Il Papa durante l’udienza generale, ha ricordato la dimensione più alta della preghiera, da scoprire anche nella difficoltà: la lode a Dio.
La meditazione del Santo Padre trae spunto da “un passaggio critico della vita di Gesù”. Dopo i primi miracoli e il coinvolgimento dei discepoli nell’annuncio del Regno di Dio, Giovanni Battista viene preso da un dubbio e dice: «Sei tu colui che deve venire o dobbiamo aspettare un altro?» (Mt 11,3).
Proprio in un momento di “ostilità” nei luoghi dove pure Gesù aveva compiuto “tanti segni prodigiosi”, si verifica un “fatto sorprendente”. Gesù inizia a lodare Dio perché ha nascosto «queste cose ai sapienti e ai dotti» e le ha «rivelate ai piccoli» (Mt 11,25). Sente che “suo Padre è il Dio dell’universo” e percepisce di essere “figlio dell’Altissimo”.
Subito dopo, “Gesù loda il Padre perché predilige i piccoli”. Lui stesso sperimenta che, mentre i “dotti” e i “sapienti” rimangono “sospettosi e chiusi” e “fanno dei calcoli”, “i piccoli si aprono e accolgono il messaggio”. Allo stesso modo, “noi dobbiamo gioire e lodare Dio perché le persone umili e semplici accolgono il Vangelo”. Il Pontefice ha quindi indicato un esempio attuale di questa semplicità nella “gente umile” che partecipa ai “pellegrinaggi”: la loro “umiltà” li porta a “lodare Dio”.
“Nel futuro del mondo e nelle speranze della Chiesa – ha proseguito il Papa – ci sono i piccoli”, ovvero “coloro che non si reputano migliori degli altri”. I “piccoli” sono “consapevoli dei propri limiti e dei propri peccati”, “non vogliono dominare sugli altri” e, “in Dio Padre, si riconoscono tutti fratelli”. È proprio in un “momento di apparente fallimento”, proprio quando avrebbe avuto motivo di “chiedere spiegazioni” che Gesù si mette a pregare “lodando il Padre”. Tutto ciò, “sembra una contraddizione ma è lì la verità”, ha commentato il Papa.
Non è Dio che a bisogno della nostra lode ma, al contrario, “la preghiera di lode serve a noi”, perché “lodando siamo salvati”. In particolare “nei momenti difficili, nei momenti bui, quando il cammino si inerpica in salita”, si svela il “tempo della lode”. Percorrendo quel “sentiero faticoso, quei passaggi impegnativi si arriva a vedere un panorama nuovo, un orizzonte più aperto.

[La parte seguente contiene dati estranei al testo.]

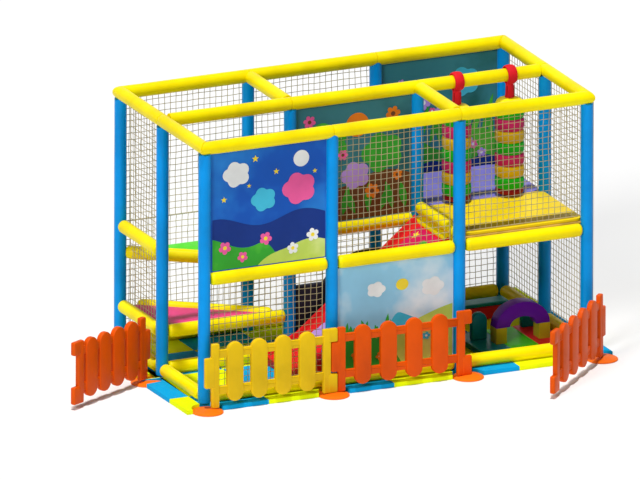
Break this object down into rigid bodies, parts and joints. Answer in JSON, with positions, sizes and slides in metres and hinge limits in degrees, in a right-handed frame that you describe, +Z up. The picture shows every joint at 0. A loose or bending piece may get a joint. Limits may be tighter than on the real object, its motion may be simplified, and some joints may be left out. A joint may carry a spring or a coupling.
{
  "type": "indoor playground",
  "caption": "Two-storey soft play frame of padded posts and rails, with nets, printed walls, a slide, platforms, hanging bags, a toddler corner and a picket fence with gates.",
  "frame": {"origin": "on the ground, under the floor tiles, at the centre of the grid of posts", "axes": "+X along the front, from the slide's foot towards the toddler corner; +Y to the back; +Z up"},
  "size_m": [4.9831, 3.0016, 2.4475],
  "materials": {
    "post_foam_cover": "smooth coated fabric over foam",
    "rail_foam_cover": "smooth coated fabric over foam",
    "net_cord": "knotted cord",
    "printed_sheet": "printed coated fabric, stretched flat",
    "floor_mat": "fine-grained foam mat",
    "plywood": "plain plywood",
    "yellow_cover": "smooth coated fabric over foam",
    "lavender_cover": "smooth coated fabric over foam",
    "blue_cover": "smooth coated fabric over foam",
    "magenta_cover": "smooth coated fabric over foam",
    "green_cover": "smooth coated fabric over foam",
    "red_cover": "smooth coated fabric",
    "slide_shell": "printed glossy surface",
    "dark_cover": "dark coated fabric over foam",
    "teal_cover": "smooth coated fabric over foam",
    "purple_cover": "smooth coated fabric over foam",
    "fence_yellow": "moulded plastic",
    "fence_orange": "moulded plastic",
    "foot_orange": "moulded plastic"
  },
  "bodies": {
    "structure": {"post_pad_front_1": "post_foam_cover", "post_pad_front_2": "post_foam_cover", "post_pad_front_3": "post_foam_cover", "post_pad_front_4": "post_foam_cover", "post_pad_middle_1": "post_foam_cover", "post_pad_middle_2": "post_foam_cover", "post_pad_middle_3": "post_foam_cover", "post_pad_middle_4": "post_foam_cover", "post_pad_back_1": "post_foam_cover", "post_pad_back_2": "post_foam_cover", "post_pad_back_3": "post_foam_cover", "post_pad_back_4": "post_foam_cover", "floor_rail_pads": "rail_foam_cover", "low_platform_rail_pads": "rail_foam_cover", "high_platform_rail_pads": "rail_foam_cover", "mid_rail_pads_outer": "rail_foam_cover", "mid_rail_pads_inner": "rail_foam_cover", "mid_rail_pad_left": "rail_foam_cover", "top_rail_pads_outer": "rail_foam_cover", "top_rail_pads_inner": "rail_foam_cover", "slide_bumper_roll": "rail_foam_cover", "net_right": "net_cord", "net_back_lower": "net_cord", "net_back_upper": "net_cord", "net_left": "net_cord", "net_front_lower": "net_cord", "net_front_upper_middle": "net_cord", "net_front_upper_right": "net_cord", "print_front_upper": "printed_sheet", "print_front_lower": "printed_sheet", "print_middle_upper": "printed_sheet", "print_back_upper": "printed_sheet", "floor_tiles": "floor_mat", "floor_board": "plywood", "yellow_floor_pad": "yellow_cover", "lavender_floor_pad": "lavender_cover", "rear_floor_pad": "blue_cover", "low_platform": "magenta_cover", "high_platform": "green_cover", "play_bench": "red_cover", "slide": "slide_shell", "domed_partition": "dark_cover", "play_base": "teal_cover", "play_upright_left": "teal_cover", "play_upright_right": "teal_cover", "play_arch": "purple_cover", "fence_panel_yellow": "fence_yellow", "fence_panel_orange": "fence_orange", "foot_gate_left": "foot_orange", "foot_fence_1": "foot_orange", "foot_fence_2": "foot_orange", "foot_fence_3": "foot_orange", "foot_gate_right": "foot_orange"},
    "gate_left": {"gate_left": "fence_orange"},
    "gate_right": {"gate_right": "fence_orange"},
    "bag_left": {"bag_left_rolls": "green_cover", "bag_left_strap": "red_cover"},
    "bag_right": {"bag_right_rolls": "green_cover", "bag_right_strap": "red_cover"}
  },
  "joints": [
    {"name": "gate_left_hinge", "type": "hinge", "parent": "structure", "child": "gate_left", "pos_m": [-2, -0.049, 0.35], "axis": [0, 0, 1], "range_deg": [-60, 68]},
    {"name": "gate_right_hinge", "type": "hinge", "parent": "structure", "child": "gate_right", "pos_m": [1.912, -1.04, 0.35], "axis": [0, 0, 1], "range_deg": [-45, 60]},
    {"name": "bag_left_swing", "type": "hinge", "parent": "structure", "child": "bag_left", "pos_m": [0.985, 0, 2.36], "axis": [1, 0, 0], "range_deg": [-25, 25]},
    {"name": "bag_right_swing", "type": "hinge", "parent": "structure", "child": "bag_right", "pos_m": [1.492, 0, 2.36], "axis": [1, 0, 0], "range_deg": [-25, 25]}
  ]
}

Lodare – ha sottolineato Francesco – è come respirare ossigeno puro, ti fa vedere lontano”, senza “rimanere imprigionato nelle difficoltà”.
Un grande esempio di lode nella sofferenza è la composizione del “Cantico di frate sole” o “delle creature” da parte di San Francesco. Il Poverello d’Assisi non lo realizzò “in un momento di gioia, di benessere, ma al contrario in mezzo agli stenti” e in preda alla cecità. Proprio all’apice della “delusione estrema” e della “percezione del proprio fallimento”, Francesco prega: “Laudato si’, mi Signore…”. E loda Dio per tutto il creato, “anche per la morte, che con coraggio riesce a chiamare sorella”.
I santi quindi, “ci dimostrano che si può lodare sempre, nella buona e nella cattiva sorte, perché Dio è l’Amico fedele”, colui che “ci aspetta sempre. Nei momenti difficili, lodare il Signore ci farà sempre bene”, ha quindi concluso il Papa.